To learn more about upcoming missions, an article on DVIDS dives into The Washington State Guard:

Washington State Guard brings experience to state missions

Washington State Guard brings experience to state missionsCAMP MURRAY, WA, UNITED STATES

09.27.2023

Story by Joseph Siemandel

Joint Force Headquarters – Washington National Guard

Washington National Guard members taking part in this fall’s annual election support mission with the Office of the Secretary of State will be joined by members of the Washington State Guard.

“One of our missions is cyber security and we have some highly trained individuals in the Washington State Guard,” said LTC Peter Lukevich, chief of staff for the Washington State Guard and lawyer for more than 35 years. “So being able to plug in those experts into service is incredibly important.”

The Washington State Guard is an all-volunteer unit organized under the Washington Military Department and part of the state’s total response before, during and after a disaster. Dating back to the original state’s militia, the Washington State Guard is governed by the Revised Code of Washington (38.14). When the National Guard became federalized under the Militia Act of 1903, states began to create defense forces that would work directly under the instruction of the governor. Like the National Guard, members come from all walks of life and from across the state.

“The biggest difference for our members is where the National Guard can be federalized to deploy overseas, our members are activated by the governor and can only serve in the state,” said Lukevich.

Working with the National Guard, State Guard members can provide equipped and trained members to help with protection of life or property and the preservation of peace, order and public safety.

“We served during wildfires, supported the cyber mission and had a big role during the Covid-19 response,” said Lukevich.

Lukevich has only been in the State Guard for three years. He started his service as an enlisted member of the U.S. Navy Reserve and after completing an active-duty stint he came home and told his wife that he wanted to commission. He decided to take part in the Washington Army National Guard’s Officer Candidate School on Camp Murray.

“I went on to serve in the Washington Army National Guard and decided to retire and complete my service. But that all changed when the pandemic occurred,” said Lukevich. “I felt like I had something left give and felt I could continue to serve.”

Like Lukevich, many members of the Washington State Guard are former military that, for one reason or another, were not able to continue their service in the National Guard.

“Because many of our members are retired military or experts on a specific topic but maybe aren’t qualified to serve in the National Guard, they can bring that experience and knowledge to the State Guard,” said Lukevich. “Sometimes our members don’t want to be the typical or classic soldier, but they want to use their talents.”

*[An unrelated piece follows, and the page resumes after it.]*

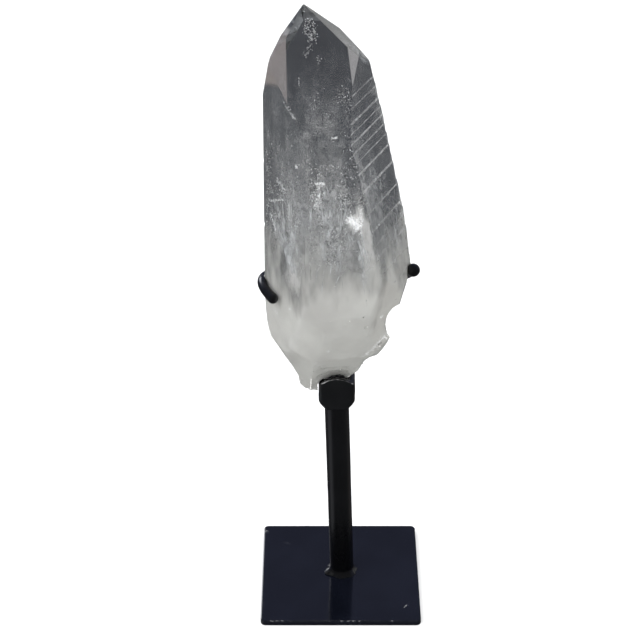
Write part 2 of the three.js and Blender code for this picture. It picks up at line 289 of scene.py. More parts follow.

These skills and expertise have helped the State Guard expand its missions the last few years. Chief Warrant Officer Three Bill Elliott and Master Sgt. Randolph August have been actively engaged with the state’s tribal leaders to build familiarization in the event of a disaster on tribal land.

“Their work is invaluable to our overall mission and relationship building with the tribes,” said Lukevich.

State Guard members teach amateur or “ham” radio classes to Guard members and are working with the Joint Incident Site Communication Capability alongside their National Guard partners. Next year they will train as small drone operators to support incident commanders during state disasters. The drones will be able to provide real-time video to help mitigate damage during a disaster.

“I was never going to be a pilot. I was an armor and infantry officer in the National Guard and now I can be a drone pilot,” said Lukevich. “I have taken the classes and the testing with my soldiers so I can have a better idea of what they are doing.”

Though small, the State Guard is always looking for potential members that are interested in serving their community.

“I know I would love to meet you personally and talk with anyone about the State Guard,” said Lukevich.